At first I didn't go for the pizzas, which are ultra-thin, practically unleavened crusts topped with an ethereal tomato coulis and a mere sprinkling of fresh mozzarella. But with shrimp, asparagus and garlic (the best topping offered here), the idea makes perfect sense.
Pastas are listed in a section of the menu with the rather portentous name "Pasta: The Spring of Life." Anyway, they're all quite good, and don't offend the staff by asking for them to be prepared al dente --they come that way automatically.
My favorite pasta is farro spaghetti with fresh vegetables, extra-virgin olive oil and garlic.
Farro , called spelt in English (by health foodies, that is--the correct name is emmer), is Triticum dicoccum , an ancient variety of wheat. It has a fine flavor and lots of vitamins, and would be more common except for a clinging husk that makes it harder to mill than regular wheat. Here, it is made into thick spaghetti and tossed with sliced carrots, onions, zucchini and yellow peppers.
Bow tie pasta ( farfalle ) comes in a sauce made from asparagus, bell peppers and tiny bits of smoked salmon. Angel hair pasta, ubiquitous at spas across the continent, can be had two ways. The simple way is to have Venus' take on checca , a topping of chopped raw tomatoes and garlic and the surprise substitution of cilantro for basil.
The other option is avocado, shrimp, lemon juice and jalapen~os, a quirky combination that actually succeeds.
Fish and more is the menu's last--and priciest--section. From the Mediterranean comes the filet of sea bass with scallions, olives and chopped tomatoes, a salty dish by nature but less salty here than at most places. Poached filet of king salmon comes topped with more julienne vegetables in a fragrant lemon and dill broth. The de rigueur ahi steak pays homage both to Japan, with a sweet and pungent ginger and horseradish sauce, and to China, with a side dish of mustard greens.
Meat eaters will find breast of free-range chicken roasted with rosemary, thyme and garlic, served with roasted potatoes. There is even some red meat: a sliced roasted leg of lamb with mustard seeds and thyme. The lamb is tasty, but for the $16.95 price tag, it's a skimpy portion.
You might want to secure a membership at the Spa before you bite into the desserts.
Mascarpone cream with blueberries comes in a lovely goblet, alongside a plate of amaretto cookies. Fresh seasonal fruit, assorted berries or peaches, is served with a Champagne zabaglione sauce. A wonderful caramel apple crepe comes atop a swirl of chocolate and zabaglione sauces, and it is doubtful this is on anyone's diet.

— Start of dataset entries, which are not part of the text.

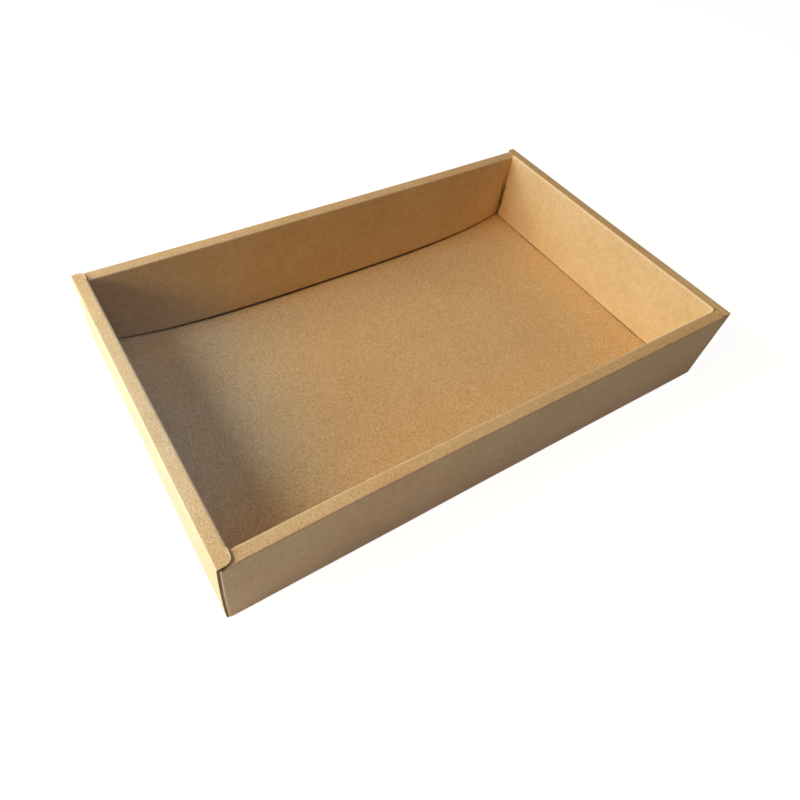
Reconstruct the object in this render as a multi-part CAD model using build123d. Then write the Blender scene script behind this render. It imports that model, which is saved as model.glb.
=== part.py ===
from build123d import *
import os

# Folded tray of corrugated board, made from one die-cut blank with no glue.
# X runs along the tray, Y across it and Z up. The origin is the middle of the underside.
# All sizes are in millimetres.

# Outside of the tray
length = 450.0
width = 276.0
height = 71.2

# The board: two liners with a waved sheet between them, creased at every fold
board = 1.5
liner = 0.25
wave_sheet = 0.22
flute_pitch = 3.4
glue_line = 0.7
crushed_strip = 1.6
crease_radius = 0.4
air = 0.2

# The flat rim band on top of every hollow wall, and the rounded ends of the end walls' bands
rim = 9.5
rim_end_radius = 5.0
rim_end_setback = 1.2

# How far the springy board bows inwards, half way along each long wall
back_rim_bow = 2.6
back_foot_bow = 17.2
front_rim_bow = 1.4
front_foot_bow = 4.0

# How much further in the end inner walls stand at the foot than at the rim
end_foot_lean = 1.3

# Flaps that fold round the corners into the hollow end walls
flap_length = 62.0
flap_corner = 9.0

# Tabs on the foot of each end inner wall, locked in slots through the base
tab_width = 32.0
tab_spacing = 140.0
tab_recess = 0.2
tab_corner = 1.0

# Relief notch in both side edges of each end inner wall
notch_low = 14.0
notch_high = 38.0
notch_depth = 1.1

# Planes that the panels share
fold_radius = crease_radius + board
stub = fold_radius + board
half_length = length / 2
half_width = width / 2
long_wall_height = height - board - air
floor_top = board + air
end_inner_face = half_length - rim
end_inner_foot = end_inner_face - end_foot_lean
long_inner_face = half_width - rim
flap_face = half_length - board - air
long_wall_reach = flap_face - fold_radius
end_wall_reach = half_width - rim_end_setback
end_inner_reach = long_inner_face - air


def board_section(route):
    """Section of the board whose outer liner follows the route, with a crease at each corner."""
    outer_liner = FilletPolyline(*route, radius=fold_radius)
    return make_face(offset(outer_liner, board, side=Side.LEFT))


def long_wall_section(rim_bow, foot_bow):
    """Long wall's section from the base out, up, over the rim band and down inside, at one bow."""
    drop = long_wall_height - floor_top
    lean = foot_bow - rim_bow
    foot = long_wall_height - (drop**2 - lean**2) ** 0.5
    return board_section(
        [
            (half_width - stub, 0),
            (half_width, 0),
            (half_width - rim_bow, long_wall_height),
            (half_width - rim_bow - rim, long_wall_height),
            (half_width - rim - foot_bow, foot),
        ]
    )


def long_wall(rim_bow, foot_bow):
    """Hollow wall along the back, held straight by the end walls and bowed between them."""
    stations = []
    for share in (-1, -0.75, -0.4, 0, 0.4, 0.75, 1):
        bow = 1 - share**4
        section = long_wall_section(rim_bow * bow, foot_bow * bow)
        stations.append(Plane.YZ.offset(share * end_inner_foot) * section)
    wall = loft(stations)
    held_end = Plane.YZ.offset(end_inner_foot) * long_wall_section(0, 0)
    held_end = extrude(held_end, long_wall_reach - end_inner_foot)
    return wall + held_end + mirror(held_end, Plane.YZ)


def corner_flap():
    """Flap round the back right corner, lying against the end outer wall inside its hollow."""
    route = [
        (flap_face, half_width - flap_length),
        (flap_face, half_width),
        (long_wall_reach - board, half_width),
    ]
    low = fold_radius
    high = long_wall_height - fold_radius
    flap = extrude(Plane.XY.offset(low) * board_section(route), high - low)
    free_corners = flap.edges().filter_by(Axis.X).group_by(Axis.Y)[0]
    return chamfer(free_corners, flap_corner)


def flute_row(start, finish):
    """Hollows on both sides of the waved sheet, along a straight run of the outer liner."""
    run = Plane(origin=start, x_dir=Vector(*finish) - Vector(*start))
    half_pitch = flute_pitch / 2
    wide = half_pitch - glue_line / 2
    narrow = glue_line / 2
    over = Polygon(
        (-wide, board - liner),
        (wide, board - liner),
        (narrow, liner + wave_sheet),
        (-narrow, liner + wave_sheet),
        align=None,
    )
    under = Pos(half_pitch, board) * mirror(over, Plane.XZ)
    count = int((Vector(*finish) - Vector(*start)).length / flute_pitch)
    return [run * Pos((i + 0.5) * flute_pitch, 0) * hollow for i in range(count) for hollow in (over, under)]


def end_wall_section(rim_edge, inner_wall):
    """Right end wall's fluted section, with its rim band's flat top ending at rim_edge."""
    foot = (half_length, 0)
    top = (half_length, height)
    route = [(half_length - stub, 0), foot, top, (end_inner_face, height)]
    crushed = fold_radius + crushed_strip - board
    hollows = flute_row((half_length, crushed), (half_length, height - crushed))
    hollows += flute_row((half_length - crushed, height), (rim_edge, height))
    if inner_wall:
        route.append((end_inner_foot, floor_top))
    return board_section(route) - hollows


def rounded_lap_outline():
    """Upright block over the end of the rim band, rounded at the band's inner corner."""
    lap_length = end_wall_reach - end_inner_reach
    plan = Pos(end_inner_face, end_inner_reach) * Rectangle(rim, lap_length, align=Align.MIN)
    inner_corner = plan.vertices().group_by(Axis.X)[0].sort_by(Axis.Y)[-1]
    return extrude(fillet(inner_corner, rim_end_radius), height)


def end_wall():
    """Hollow wall at the right end, locked in the base, with rim band ends lapped on the long walls."""
    section = end_wall_section(end_inner_face + fold_radius, True)
    lap_section = end_wall_section(end_inner_face, False)
    half = extrude(Plane.XZ * section, -end_inner_reach)
    lap = extrude(Plane.XZ.offset(-end_inner_reach) * lap_section, end_inner_reach - end_wall_reach)
    half += lap & rounded_lap_outline()
    notch = Box(stub, notch_depth, notch_high - notch_low, align=(Align.CENTER, Align.MAX, Align.MIN))
    half -= Pos(end_inner_face, end_inner_reach, notch_low) * notch
    tab = Box(board, tab_width, floor_top - tab_recess, align=(Align.MIN, Align.CENTER, Align.MIN))
    tab = chamfer(tab.edges().filter_by(Axis.X).group_by(Axis.Z)[0], tab_corner)
    half += Pos(end_inner_foot, tab_spacing / 2, tab_recess) * tab
    return half + mirror(half, Plane.XZ)


def slotted_base():
    """Flat base with a slot for each lock tab."""
    base = Box(2 * (half_length - fold_radius), 2 * (half_width - fold_radius), board)
    slot = Box(board + 2 * air, tab_width + 2 * air, board)
    slot_row = end_inner_foot + board / 2
    base -= GridLocations(2 * slot_row, tab_spacing, 2, 2) * slot
    return Pos(0, 0, board / 2) * base


tray = slotted_base()
tray += long_wall(back_rim_bow, back_foot_bow)
tray += Rot(0, 0, 180) * long_wall(front_rim_bow, front_foot_bow)
flap = corner_flap()
flaps = [flap, mirror(flap, Plane.XZ)]
tray += flaps + [mirror(side, Plane.YZ) for side in flaps]
right_end = end_wall()
tray += [right_end, mirror(right_end, Plane.YZ)]

os.makedirs("parts", exist_ok=True)
export_step(tray, "parts/folded_tray.step")
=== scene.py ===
"""Folded cardboard tray: the die-cut sheet, its kraft board and the table it is shown on.

Lengths in the properties are in metres. The sheet code works in millimetres, in the frame's axes.
"""
import math

import bpy
from mathutils import Matrix, Vector, noise


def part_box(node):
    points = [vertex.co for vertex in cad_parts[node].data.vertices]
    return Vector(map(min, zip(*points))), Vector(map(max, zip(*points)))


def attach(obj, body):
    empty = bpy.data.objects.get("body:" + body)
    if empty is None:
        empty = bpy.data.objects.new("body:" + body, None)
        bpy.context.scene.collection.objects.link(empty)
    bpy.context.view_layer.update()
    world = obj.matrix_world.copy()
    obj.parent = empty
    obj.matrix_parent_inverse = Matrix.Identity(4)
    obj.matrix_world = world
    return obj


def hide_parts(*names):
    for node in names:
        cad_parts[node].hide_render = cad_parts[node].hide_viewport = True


bl_info = {
    "name": "Folded cardboard tray",
    "version": (1, 0, 0),
    "blender": (4, 5, 0),
    "location": "3D View > Sidebar > Tray",
    "description": "Folds a tray from one die-cut sheet of corrugated board and lights it",
    "category": "Object",
}

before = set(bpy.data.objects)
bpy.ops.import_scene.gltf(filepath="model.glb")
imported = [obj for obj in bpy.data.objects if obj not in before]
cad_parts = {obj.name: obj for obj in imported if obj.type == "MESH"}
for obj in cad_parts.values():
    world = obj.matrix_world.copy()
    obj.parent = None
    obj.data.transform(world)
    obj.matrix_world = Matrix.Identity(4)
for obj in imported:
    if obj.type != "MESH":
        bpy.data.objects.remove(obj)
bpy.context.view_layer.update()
NODE = "folded_tray"
BODY = "root"
LOW, HIGH = (Vector(corner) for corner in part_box(NODE))
MM = 1000.0
ARC = math.pi / 2
NOISE_SEED = 153
# how near two lengths on the sheet count as one, and how far a nudge sets them apart, in millimetres
NEAR = 1e-3
NUDGE = 0.02
# the finishes of the sheet's faces, in the order of its materials; the last is painted shade, the dark put inside
# the open flutes and on the laps' cut edges
LINER, CUT, FLUTE_SHADE = range(3)


def length_prop(name, description, default):
    """A length in metres that the user may change."""
    return bpy.props.FloatProperty(
        name=name, description=description, default=default, min=0.0, precision=5, unit="LENGTH"
    )


def colour_prop(name, description, default):
    """A colour that the user may change."""
    return bpy.props.FloatVectorProperty(
        name=name, description=description, default=default, subtype="COLOR", size=3, min=0.0, max=1.0
    )


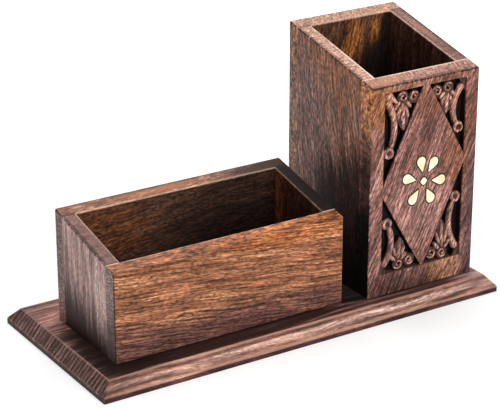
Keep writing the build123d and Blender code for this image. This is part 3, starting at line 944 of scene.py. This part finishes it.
# %% Spiral curls
CURL_TURNS = 1.3
CURL_POINTS = 18
CURL_START = math.radians(200)
CURL_START_RADIUS, CURL_END_RADIUS = 2.45, 0.5
CURL_WIDTH, CURL_END_WIDTH = 1.45, 1.1
CURL_PLACES = {"inner": (9.8, 3.4), "outer": (15.8, 4.2)}
first_place = from_corner(corners["lower_left"], *CURL_PLACES["inner"])
route, widths = [], []
for k in range(CURL_POINTS):
    share = k / (CURL_POINTS - 1)
    angle = CURL_START + share * CURL_TURNS * math.tau
    radius = CURL_START_RADIUS + share * (CURL_END_RADIUS - CURL_START_RADIUS)
    route.append(
        (first_place[0] + radius * math.cos(angle), first_place[1] + radius * math.sin(angle))
    )
    widths.append(CURL_WIDTH + share * (CURL_END_WIDTH - CURL_WIDTH))
first_curl = open_piece("scroll_curl_inner_lower_left")
ridge(route, widths)
close_piece(first_curl, carved_pieces)
for name, corner in corners.items():
    for which, place in CURL_PLACES.items():
        goal = from_corner(corner, *place)
        if goal != first_place:
            spin = 1 if which == "inner" else -1
            copy_piece(
                first_curl, "scroll_curl_" + which + "_" + name, carved_pieces, first_place, goal,
                corner[1] * spin, corner[3],
            )
print("with curls:", len(carved_pieces))

# %% [markdown]
# A leaf has a middle finger and two on each side, and each finger is a short ridge. The leaves differ
# in length with the room that the diamond leaves, so they are drawn anew from one table instead of
# copied.

# %% Fingered leaves
# Each finger is a route in the leaf's own measure: a share of its length, and mm to one side.
LEAF_FINGERS = (
    (((0.0, 0.0), (0.3, 0.0), (0.6, 0.0), (0.85, 0.0), (1.02, 0.0)), (2.6, 2.6, 2.9, 2.0, 0.7)),
    (((0.14, 0.9), (0.32, 1.9), (0.48, 2.6), (0.62, 2.7)), (1.9, 2.3, 2.2, 1.0)),
    (((0.0, 1.2), (0.10, 2.6), (0.20, 3.8), (0.30, 4.3)), (2.0, 2.5, 2.5, 1.2)),
)
for name, corner in corners.items():
    leg = corner[4]
    root, tip = from_corner(corner, 9.8, 5.0), from_corner(corner, 10.7, 0.41 * leg)
    piece = open_piece("scroll_leaf_" + name)
    for shares, widths in LEAF_FINGERS:
        for side in (-1, 1) if shares[0][1] or shares[1][1] else (1,):
            route = [
                (root[0] + share * (tip[0] - root[0]) + side * beside,
                 root[1] + share * (tip[1] - root[1]))
                for share, beside in shares
            ]
            ridge(route, widths)
    close_piece(piece, carved_pieces)
print("with leaves:", len(carved_pieces))

# %% [markdown]
# One corner kept a solid block with a pointed spur, where its neighbours are cut clear. It is one
# ridge that starts wide, stands a little higher than the scrolls, and runs out to a point.

# %% The spur in the upper left corner
SPUR_ROUTE = ((7.4, 94.0), (9.6, 92.4), (11.9, 90.5), (14.2, 88.5))
SPUR_WIDTHS = (7.5, 5.0, 2.8, 0.8)
SPUR_TOP = 0.05
piece = open_piece("scroll_spur_upper_left")
ridge(
    SPUR_ROUTE, SPUR_WIDTHS, (SPUR_TOP + GROUND_DEPTH + ROOTED) / 2,
    GROUND_DEPTH + ROOTED - SPUR_TOP,
)
close_piece(piece, carved_pieces)

# %% [markdown]
# The scrolls are cut from the panel, so they have its wood, with its seed, lay and stains. Their
# crests are painted pale, as a painted highlight, and their flanks are painted near black, as
# painted shade in the cuts, so the dark again lies by depth.

# %% The scrolls' wood
# A painted highlight on the scrolls' crests.
scroll_crest_highlight = patch((CUP_MIDDLE, -34.5, 60), (200, 1.1, 200), "cf9f8c", 0.75, 0.35, 0.6)
# Painted shade on the scrolls' flanks and in the cuts.
scroll_cut_shade = patch(
    (CUP_MIDDLE, -29.2, 60), (100, 3.4, 100), "0a0503", 0.94, 0.1, 0.0, square=True,
)
carved_wood = sheesham(
    "scrolls", PANEL_COLOURS, PANEL_LAY, (0.3, 1.0), seed=61.0,
    stains_and_shade=panel_stains_and_shade + (scroll_crest_highlight,), over=(scroll_cut_shade,), figure_mm=7.0,
)
for piece in carved_pieces:
    piece.data.materials.append(carved_wood)
print("carved pieces:", len(carved_pieces))

# %% [markdown]
# ## Brass inlay
# The flower is cut from thin brass sheet, let into pockets with dark filler round it, and filed
# flush with the wood. So it is pale and bright, with fine file strokes on a slant, and it is a
# little duller where lacquer and polish have gathered. An image of strokes would repeat, and a
# stretched noise doesn't. The strokes are drawn twice as coarse as real ones.

# %% Patterns for the small parts
CLOUD_SPAN = (0.35, 0.65)  # the noise levels of the two tones


def pattern(tree, width_mm, detail, stretch=(1, 1, 1), turn=0):
    """A noise through the whole piece, turned about Y in degrees and drawn out along an axis."""
    place = add_node(tree, "TexCoord", give="Object")
    drawn = add_node(
        tree, "Mapping", {"Vector": place, "Rotation": (0, math.radians(turn), 0), "Scale": stretch},
    )
    scale = 1 / (width_mm * MM)
    return add_node(tree, "TexNoise", {"Vector": drawn, "Scale": scale, "Detail": detail})


def two_tones(tree, shader, clouds, tones, raised, relief_mm, relief, dull, span=CLOUD_SPAN):
    """Two tones by one pattern, and relief and dullness by the same or another one.

    dull holds the pattern's low and high level, and the roughness at each of them.
    """
    share = add_node(tree, "MapRange", {"Value": clouds, "From Min": span[0], "From Max": span[1]})
    colour = add_node(
        tree, "Mix", {0: share, 6: linear(tones[0]), 7: linear(tones[1])}, give=2, data_type="RGBA",
    )
    tree.links.new(colour, shader.inputs["Base Color"])
    bump = add_node(
        tree, "Bump", {"Height": raised, "Distance": relief_mm * MM, "Strength": relief},
    )
    tree.links.new(bump, shader.inputs["Normal"])
    rough = add_node(
        tree, "MapRange",
        {"Value": raised, "From Min": dull[0], "From Max": dull[1], "To Min": dull[2],
         "To Max": dull[3]},
    )
    tree.links.new(rough, shader.inputs["Roughness"])


# %% Brass
STROKE_MM, STROKE_STRETCH, STROKE_TURN = 0.16, 14.0, 35
CLOUD_MM = 2.5
brass, tree, shader = new_material("filed_brass")
strokes = pattern(tree, STROKE_MM, 2.0, (1 / STROKE_STRETCH, 1, 1), STROKE_TURN)
clouds = pattern(tree, CLOUD_MM, 3.0)
two_tones(
    tree, shader, clouds, ("e9dcae", "faf3d6"), strokes, 0.01, 0.5,
    (NOISE_LOW, NOISE_HIGH, 0.28, 0.5), (0.4, 0.6),
)
shader.inputs["Metallic"].default_value = 1.0
finish_with(brass, *[name for name in nodes if name.startswith("inlay")])

# %% [markdown]
# ## Filler round the brass
# Each pocket is a little wider than its petal. The gap is filled with dark lac, a resin that shrinks
# to a low soft bead, so every petal has a dark outline. A bead is a ridge whose route closes on
# itself. One bead is run round the outline of a petal, and turned copies lie round the others.

# %% The petal's outline
FLOWER = (28.8, 50.1)
PETAL_TIP, PETAL_TIP_RADIUS = 4.75, 0.25
PETAL_MIDDLE, PETAL_RADIUS = 9.65, 2.35
PETAL_ANGLES = {
    "right": -7, "upper_right": 57, "upper_left": 100, "left": 163, "lower_left": 233,
    "lower_right": 295,
}
GAP_MIDDLE = 0.2  # mm, from the brass to the middle of the filled gap
BEAD_WIDTH, BEAD_THICK, BEAD_DEEP = 0.95, 0.4, 0.07
ROUND_POINTS = 10
flank = math.acos((PETAL_TIP_RADIUS - PETAL_RADIUS) / (PETAL_MIDDLE - PETAL_TIP))
outline = []
for k in range(ROUND_POINTS):
    angle = -flank + 2 * flank * k / (ROUND_POINTS - 1)
    radius = PETAL_RADIUS + GAP_MIDDLE
    outline.append((PETAL_MIDDLE + radius * math.cos(angle), radius * math.sin(angle)))
for angle in (flank, math.pi, -flank):
    radius = PETAL_TIP_RADIUS + GAP_MIDDLE
    outline.append((PETAL_TIP + radius * math.cos(angle), radius * math.sin(angle)))
outline += outline[:2]
print("points round a petal:", len(outline))

# %% The beads
CENTRE_CORNER = 2.2 + GAP_MIDDLE
DIAMOND = (
    (1, 0), (0.5, 0.5), (0, 1), (-0.5, 0.5), (-1, 0), (-0.5, -0.5), (0, -1), (0.5, -0.5), (1, 0),
    (0.5, 0.5),
)
filler_pieces = []


def bead(name, shape, size):
    """A bead of filler round an outline that is given from the flower's middle."""
    piece = open_piece(name)
    route = [(FLOWER[0] + x * size, FLOWER[1] + y * size) for x, y in shape]
    ridge(route, [BEAD_WIDTH] * len(route), BEAD_DEEP, BEAD_THICK)
    close_piece(piece, filler_pieces)


bead("filler_petal_right", outline, 1.0)
for name in PETAL_ANGLES:
    if name != "right":
        copy_piece(filler_pieces[0], "filler_petal_" + name, filler_pieces, FLOWER, FLOWER)
for piece, angle in zip(filler_pieces, PETAL_ANGLES.values()):
    edit_alone(piece)
    bpy.ops.transform.rotate(
        value=math.radians(angle), orient_axis="Y", orient_type="GLOBAL",
        center_override=on_panel(*FLOWER),
    )
    bpy.ops.object.mode_set(mode="OBJECT")
bead("filler_centre", DIAMOND, CENTRE_CORNER)
print("beads of filler:", len(filler_pieces))

# %% Dark lac
LAC_CLOUD_MM, LAC_IOR = 0.8, 1.52
lac, tree, shader = new_material("dark_lac")
clouds = pattern(tree, LAC_CLOUD_MM, 3.0)
two_tones(tree, shader, clouds, ("0e0705", "2b1710"), clouds, 0.03, 0.5, (0.0, 1.0, 0.4, 0.7))
shader.inputs["IOR"].default_value = LAC_IOR
shader.inputs["Specular IOR Level"].default_value = OIL_SHEEN
for piece in filler_pieces:
    piece.data.materials.append(lac)

# %% [markdown]
# ## Fittings
# The corner joints are pinned with split bamboo, pale and stringy, and the base is held by
# countersunk wood screws of zinc-plated steel, a soft grey with a faint spangle. Both are hardly
# seen: the pins stay inside the joints, and only the screws' heads show, under the base. So one
# pattern for each is enough.

# %% Bamboo
STRING_MM, STRING_STRETCH = 0.25, 18.0
bamboo, tree, shader = new_material("split_bamboo")
strings = pattern(tree, STRING_MM, 2.0, (1, 1 / STRING_STRETCH, 1))
two_tones(tree, shader, strings, ("9a7743", "d3b57f"), strings, 0.03, 0.6, (0.0, 1.0, 0.6, 0.6))
finish_with(bamboo, "tray_pins", "cup_pins")

# %% Zinc-plated steel
SPANGLE_MM = 0.6
steel, tree, shader = new_material("zinc_plated_steel")
spangle = pattern(tree, SPANGLE_MM, 4.0)
two_tones(
    tree, shader, spangle, ("98948a", "c4c1b6"), spangle, 0.02, 0.4, (*CLOUD_SPAN, 0.3, 0.5),
)
shader.inputs["Metallic"].default_value = 1.0
finish_with(steel, "tray_screws", "cup_screws")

Venus at the Spa is moderate to expensive. Salads are $5.95 to $10.95. Pizzas are $6.95 to $10.95. Pastas are $6.95 to $13.95. Fish and more are $12.95 to $19.95.
* VENUS AT THE SPA
* 695 Town Center Drive, Costa Mesa.
* (714) 546-5313.
* Lunch and dinner 11 a.m. to 10 p.m. Monday through Saturday, noon to 9 p.m. Sunday.
* American Express, MasterCard and Visa.